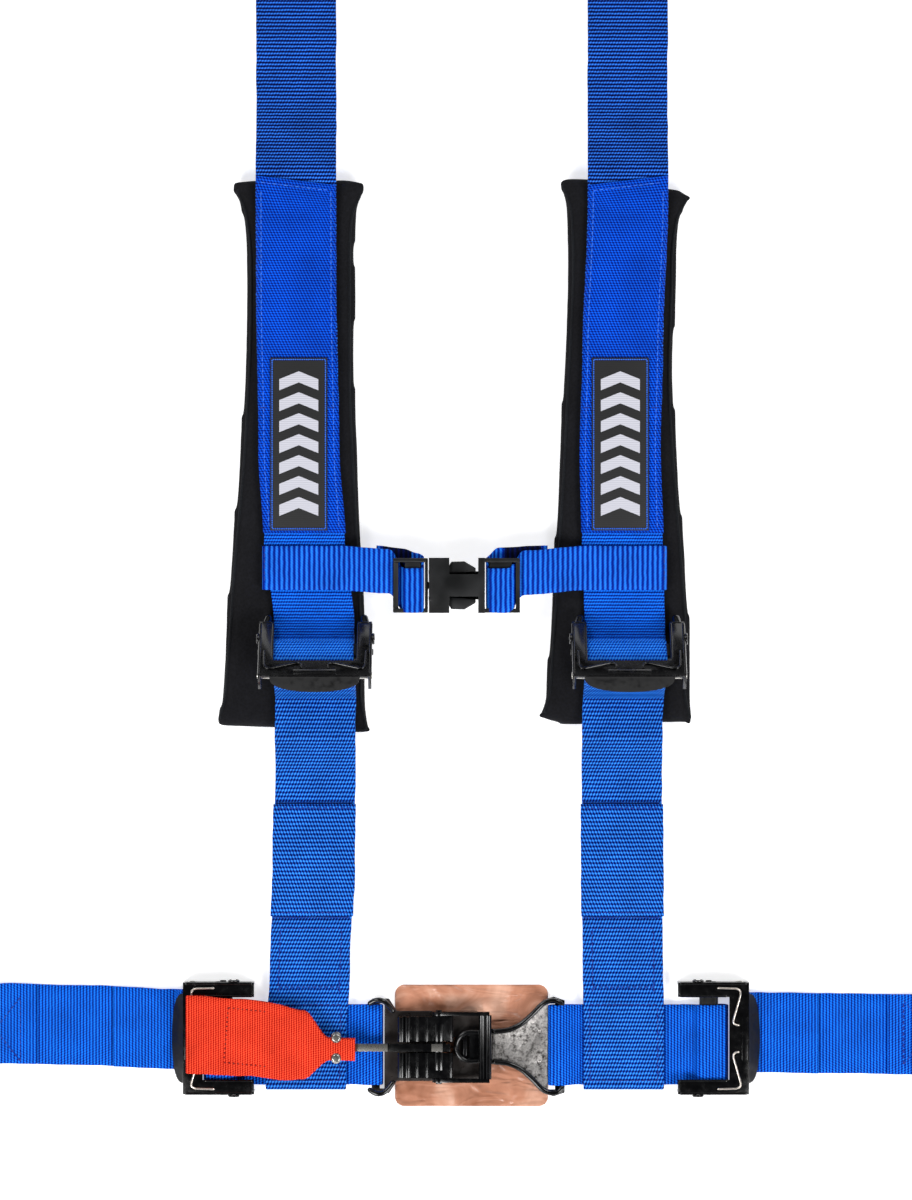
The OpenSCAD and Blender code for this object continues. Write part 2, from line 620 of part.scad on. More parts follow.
module buckle_sheet() {
    color([0.62, 0.42, 0.25]) at_buckle() linear_extrude(sheet_t) polygon(concat(
        arc([48.6, 32.5], 6, 0, 90, 6), arc([-36.5, 32.5], 6, 90, 180, 6),
        arc([-36.5, -32.5], 6, 180, 270, 6), arc([48.6, -32.5], 6, 270, 360, 6)
    ));
}

shoulder_strap(-1);  // shoulder_strap_left
shoulder_strap(1);  // shoulder_strap_right
pad_cover(-1);  // pad_cover_left
pad_cover(1);  // pad_cover_right
pad_core(-1);  // pad_core_left
pad_core(1);  // pad_core_right
cover_panel(-1);  // cover_panel_left
cover_panel(1);  // cover_panel_right
label_patch(-1);  // label_patch_left
label_patch(1);  // label_patch_right
sternum_strap(-1);  // sternum_strap_left
sternum_strap(1);  // sternum_strap_right
sternum_socket();
sternum_plug();
sternum_prong(1);  // sternum_prong_upper
sternum_prong(-1);  // sternum_prong_lower
lower_strap(-1);  // lower_strap_left
lower_strap(1);  // lower_strap_right
keeper_sleeve(-1);  // keeper_sleeve_left
keeper_sleeve(1);  // keeper_sleeve_right
lap_inner_strap(-1);  // lap_inner_strap_left
lap_inner_strap(1);  // lap_inner_strap_right
lap_anchor_strap(-1);  // lap_anchor_strap_left
lap_anchor_strap(1);  // lap_anchor_strap_right
lap_anchor(-1);  // lap_anchor_left
lap_anchor(1);  // lap_anchor_right
shoulder_anchor(-1);  // shoulder_anchor_left
shoulder_anchor(1);  // shoulder_anchor_right
at_lap(-1) adjuster_frame();  // lap_frame_left
at_lap(1) adjuster_frame();  // lap_frame_right
at_lap(-1) adjuster_slide();  // lap_slide_left
at_lap(1) adjuster_slide();  // lap_slide_right
at_lap(-1) adjuster_rod();  // lap_rod_left
at_lap(1) adjuster_rod();  // lap_rod_right
at_lap(-1) adjuster_springs();  // lap_springs_left
at_lap(1) adjuster_springs();  // lap_springs_right
at_shoulder(-1) adjuster_frame();  // shoulder_frame_left
at_shoulder(1) adjuster_frame();  // shoulder_frame_right
at_shoulder(-1) adjuster_slide();  // shoulder_slide_left
at_shoulder(1) adjuster_slide();  // shoulder_slide_right
at_shoulder(-1) adjuster_rod();  // shoulder_rod_left
at_shoulder(1) adjuster_rod();  // shoulder_rod_right
at_shoulder(-1) adjuster_springs();  // shoulder_springs_left
at_shoulder(1) adjuster_springs();  // shoulder_springs_right
latch_plate();
latch_body();
latch_hook();
latch_ears();
lever_pin();
lever();
keeper();
link();
pull_tab();
tab_rivets();
buckle_sheet();
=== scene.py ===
"""Looks of a four-point racing harness that lies flat, with a latch-and-link lap buckle.

Sizes are in millimetres and are turned to metres where a mesh is made. Places are lap
coordinates: x from the buckle's middle line, y up from the lap line and z up from the surface that
the harness lies on.
"""

import json
import logging
import math
from collections.abc import Callable, Sequence
from dataclasses import dataclass, field
from enum import Enum
from typing import Any

import bmesh
import bpy
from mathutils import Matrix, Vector, noise
from mathutils.bvhtree import BVHTree

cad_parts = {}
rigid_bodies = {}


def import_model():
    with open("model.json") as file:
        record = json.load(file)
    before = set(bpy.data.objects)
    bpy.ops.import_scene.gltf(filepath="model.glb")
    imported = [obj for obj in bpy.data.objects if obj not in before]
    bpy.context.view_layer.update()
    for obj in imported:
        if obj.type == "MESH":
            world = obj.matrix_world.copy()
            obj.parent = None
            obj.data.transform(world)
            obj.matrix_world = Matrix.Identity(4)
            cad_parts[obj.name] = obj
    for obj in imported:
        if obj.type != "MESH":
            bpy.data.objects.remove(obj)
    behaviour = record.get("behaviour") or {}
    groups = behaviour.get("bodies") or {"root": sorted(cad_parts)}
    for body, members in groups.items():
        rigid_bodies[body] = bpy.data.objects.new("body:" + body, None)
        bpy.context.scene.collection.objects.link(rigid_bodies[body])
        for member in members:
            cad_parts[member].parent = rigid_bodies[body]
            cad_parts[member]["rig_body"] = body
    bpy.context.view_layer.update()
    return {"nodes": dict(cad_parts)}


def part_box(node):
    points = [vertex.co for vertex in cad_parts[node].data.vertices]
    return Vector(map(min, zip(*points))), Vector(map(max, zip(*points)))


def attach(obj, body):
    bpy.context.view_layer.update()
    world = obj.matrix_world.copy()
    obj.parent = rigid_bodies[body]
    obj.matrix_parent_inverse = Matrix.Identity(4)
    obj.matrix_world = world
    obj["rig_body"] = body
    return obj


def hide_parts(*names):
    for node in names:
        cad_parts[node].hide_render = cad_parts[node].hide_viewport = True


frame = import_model()

log = logging.getLogger("harness")

MM = 0.001
UP = Vector((0, 0, 1))
ALONG_X = Vector((1, 0, 0))
ALONG_Y = Vector((0, 1, 0))
WEAVE_MAP = "weave"

WEB_T = 1.5  # thickness of all webbing
WEB_W = 50.8
LAY_GAP = 0.3  # air between layers that lie on each other
PITCH = WEB_T + LAY_GAP
LOW_Z = 0.2 + WEB_T / 2  # middle of a layer that lies on the surface
PAD_T = 15.0
UNDER_Z = PAD_T + LAY_GAP + WEB_T / 2
STRAP_Z = UNDER_Z + PITCH
OVER_Z = STRAP_Z + PITCH
ANCHOR_Z = 4.193  # middle of the loop round an anchor plate's bar
ANCHOR_LOOP = 3.243  # and its radius
BUCKLE_Y = -6.5
Y_MID = BUCKLE_Y - sum(corner.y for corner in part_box("lever_pin")) / 2 / MM

Point = tuple[float, float]
Knots = tuple[tuple[Point, ...], ...]  # a curve for the left side and one for the right


class Side(Enum):
    """Which half of the harness a piece belongs to, as the sign of its x."""

    LEFT = -1
    RIGHT = 1

    @property
    def word(self) -> str:
        """The ending of the piece's name."""
        return self.name.lower()

    def of(self, pair: Sequence[Any]) -> Any:
        """The left or the right one of a pair."""
        return pair[0 if self is Side.LEFT else 1]


# --- small geometry helpers -----------------------------------------------------------------------


def metres(point: Vector) -> Vector:
    """Turns a place in lap coordinates to the frame's metres."""
    return Vector((point.x, point.y - Y_MID, point.z)) * MM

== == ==

▸ REQUIREMENTS: From the line with "latch_hook();" through the line with "bpy.context.scene.collection.objects.link(rigid_bodies[body])", repeat every line exactly, both ends included, and nothing outside that range.

▸ TASK ANSWER:
latch_hook();
latch_ears();
lever_pin();
lever();
keeper();
link();
pull_tab();
tab_rivets();
buckle_sheet();
=== scene.py ===
"""Looks of a four-point racing harness that lies flat, with a latch-and-link lap buckle.

Sizes are in millimetres and are turned to metres where a mesh is made. Places are lap
coordinates: x from the buckle's middle line, y up from the lap line and z up from the surface that
the harness lies on.
"""

import json
import logging
import math
from collections.abc import Callable, Sequence
from dataclasses import dataclass, field
from enum import Enum
from typing import Any

import bmesh
import bpy
from mathutils import Matrix, Vector, noise
from mathutils.bvhtree import BVHTree

cad_parts = {}
rigid_bodies = {}


def import_model():
    with open("model.json") as file:
        record = json.load(file)
    before = set(bpy.data.objects)
    bpy.ops.import_scene.gltf(filepath="model.glb")
    imported = [obj for obj in bpy.data.objects if obj not in before]
    bpy.context.view_layer.update()
    for obj in imported:
        if obj.type == "MESH":
            world = obj.matrix_world.copy()
            obj.parent = None
            obj.data.transform(world)
            obj.matrix_world = Matrix.Identity(4)
            cad_parts[obj.name] = obj
    for obj in imported:
        if obj.type != "MESH":
            bpy.data.objects.remove(obj)
    behaviour = record.get("behaviour") or {}
    groups = behaviour.get("bodies") or {"root": sorted(cad_parts)}
    for body, members in groups.items():
        rigid_bodies[body] = bpy.data.objects.new("body:" + body, None)
        bpy.context.scene.collection.objects.link(rigid_bodies[body])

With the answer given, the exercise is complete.